By: Russ Kamp, Managing Director, Ryan ALM, Inc.
Major League baseball finally has the last two competitors for this year’s World Series. As a Mets’ fan, I would have appreciated a different outcome, but it was a surprisingly good season for the team from Flushing! Good luck to the Yankees and Dodgers.
With regard to ARPA and the PBGC’s effort to implement this important pension legislation, last week provided just a couple of updates for us to digest. There were no new applications submitted, approved or denied. The PBGC’s eFiling Portal remains temporarily closed at this time. There were also no new systems seeking to be added to the waitlist at this time.
There was one application withdrawn. PA Local 47 Bricklayers and Allied Craftsmen Pension Plan, a non-priority group plan, withdrew its initial application last week that was seeking $8.3 million for the 296 participants in the plan.

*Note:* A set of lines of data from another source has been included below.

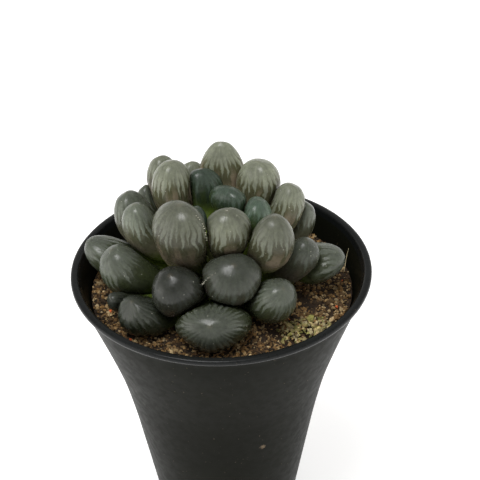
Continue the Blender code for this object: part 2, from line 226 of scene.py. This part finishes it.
def leaf_material():
    """Waxy skin: clear windows at the tip, dark veins that widen downwards, and dull flesh below. The green at
    the bases is the flesh's own colour, brightened into a painted glow of light through them, and the pale specks
    are painted glints.
    """
    n = Nodes("leaf_skin")
    uv = n.add("ShaderNodeUVMap", uv_map="veins")
    split = n.add("ShaderNodeSeparateXYZ", {0: uv.outputs[0]})
    phase, down = split.outputs[0], split.outputs[1]
    wobble = n.math("MULTIPLY", n.math("SUBTRACT", n.noise(330.0, 3.0), 0.5), 1.7)
    phase = n.math("ADD", phase, wobble)
    finger = n.add("ShaderNodeTexWhiteNoise", {"W": n.math("FLOOR", phase)}, noise_dimensions="1D").outputs[0]
    reach = n.math("ADD", n.math("MULTIPLY", finger, 0.5), 0.72)
    down_finger = n.math("DIVIDE", down, reach)
    from_middle = n.math("ABSOLUTE", n.math("SUBTRACT", n.math("FRACT", phase), 0.5))
    from_middle = n.math("MULTIPLY", from_middle, 2.0)
    edge = n.ramp(down_finger, 0.45, 1.03, 0.86, -0.12)
    window = n.ramp(n.math("SUBTRACT", edge, from_middle), -0.1, 0.12)
    faint = n.ramp(down, 0.3, 0.72)
    window = n.math("SUBTRACT", 1.0, n.math("MULTIPLY", n.math("SUBTRACT", 1.0, window), faint))
    skin, vein, flesh = (n.attribute(name).outputs["Color"] for name in ("window", "vein", "flesh"))
    below = n.ramp(down_finger, 0.85, 1.35)
    dark = n.mix(below, vein, flesh)
    glass = n.scaled(skin, n.ramp(down, 0.2, 0.8, 0.7, 1.0))
    drawn_out = {0: n.math("MULTIPLY", phase, 2.3), 1: n.math("MULTIPLY", down, 1.6)}
    grain = n.add("ShaderNodeCombineXYZ", drawn_out).outputs[0]
    streak = n.ramp(n.noise(1.0, 3.0, grain), 0.3, 0.7, 0.84, 1.14)
    glass = n.scaled(glass, streak)
    colour = n.mix(window, dark, glass)
    # partly painted light: the bases' own green flesh, brightened to stand in for light glowing through them
    colour = n.mix(n.ramp(down, 1.2, 2.0, 0.0, 0.9), colour, linear((112, 134, 42)))
    mottle = n.ramp(n.noise(900.0, 4.0), 0.3, 0.7, 0.88, 1.1)
    patch = n.ramp(n.noise(120.0, 2.0), 0.3, 0.7, 0.88, 1.12)
    colour = n.scaled(colour, n.math("MULTIPLY", mottle, patch))
    warm = n.ramp(down, 0.0, 0.1, 0.12, 0.0)
    colour = n.mix(warm, colour, linear((150, 138, 118)))
    # painted glints: pale specks that stand in for highlights on the waxy skin
    painted_glints = n.ramp(n.noise(1500.0, 1.0), 0.765, 0.79, 0.0, 0.7)
    colour = n.mix(painted_glints, colour, linear((205, 205, 190)))
    n.set(n.shader.inputs["Base Color"], colour)
    n.set(n.shader.inputs["Roughness"], n.ramp(n.noise(700.0, 3.0), 0.3, 0.7, 0.22, 0.36))
    n.shader.inputs["IOR"].default_value = 1.42
    n.shader.inputs["Subsurface Weight"].default_value = 0.12
    n.shader.inputs["Subsurface Radius"].default_value = (0.9, 1.0, 0.6)
    n.shader.inputs["Subsurface Scale"].default_value = 0.0012
    furrow = n.math("MULTIPLY", window, 0.7)
    n.bump(n.math("ADD", furrow, n.math("MULTIPLY", n.noise(1800.0, 3.0), 0.35)), 0.35, 0.00012)
    return n.material


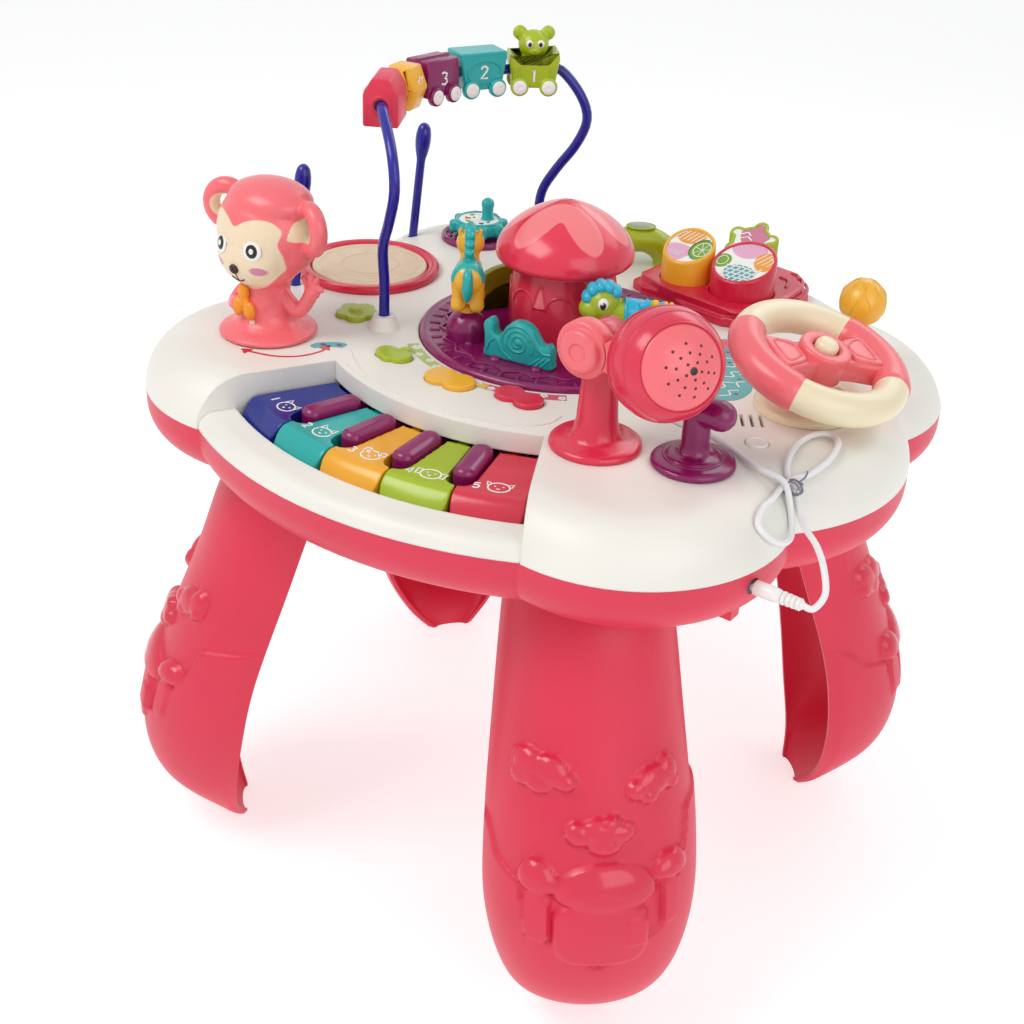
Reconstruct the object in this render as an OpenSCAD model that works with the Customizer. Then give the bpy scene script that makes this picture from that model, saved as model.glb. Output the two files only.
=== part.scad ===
// Musical activity table for small children.
// Front (piano side) faces -Y, the steering wheel is toward +X, the floor is z = 0.

/* [Table] */
// Height of the flat play surface above the floor
top_height = 324; // [300:2:360]
// Depth of the white cover, from its seam to the play surface
cover_depth = 28; // [26:1:34]
// Depth of the red tray below the seam
tray_depth = 30; // [28:1:40]
// Wall thickness of cover and tray
wall = 2.5; // [2:0.1:3]
// Radius of the four corner lobes
lobe_r = 83; // [80:0.5:86]
// Radius of the two side lobes
side_r = 105; // [103:0.5:108]
// Width of the lip between the keys and the long front curve
lip_w = 21.6; // [19:0.2:23]
// Edge rounding of the cover at the two right and rear lobes
soft_edge = 38; // [34:1:44]
// Rounding of the tray's lower edge
tray_edge = 22; // [16:1:26]

/* [Legs] */
// Wall thickness of a leg shell
leg_wall = 3; // [2:0.5:5]
// Radius of the spigot that enters the tray
spigot_r = 12; // [8:0.5:14]
// Height of that spigot
spigot_h = 8; // [6:0.5:12]
// Extra outward reach of the rear foot
rear_reach = 10; // [0:1:14]

/* [Piano] */
// Half angle of the key well
well_half = 28; // [26:0.5:29]
// Radius where the keys begin
key_in = 149.6; // [148:0.2:152]
// Radius where the keys end
key_out = 205.4; // [200:0.2:206]
// Height of the white keys above the seam
key_top = 16; // [14:0.5:18]
// Height of the sharps above the seam
sharp_top = 20.5; // [19:0.5:24]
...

The last bit of activity to discuss relates to the repayment of excess SFA as a result of census corrections. Teamsters Local Union No. 52 Pension Fund became the 22nd plan to repay a portion of their SFA received. In the case of Local No. 52, they repaid $1.1 million, which represented 1.15% of their grant. The largest repayment to date has been the $126 million repaid by Central States (0.35% of grant). In terms of percentages, the Milk Industry Office Employees Pension Trust Fund returned 2.36% of their grant marking the high watermark, while Local Union No. 466 Painters, Decorators and Paperhangers Pension Plan, was asked to return only 0.11% of their reward.

Finally, US interest rates have risen significantly since the Fed’s first rate cut on September 18th, as highlighted in the graph below. The higher rates reduce the present value of those future benefit payments and helps to stretch the coverage period provided by the SFA.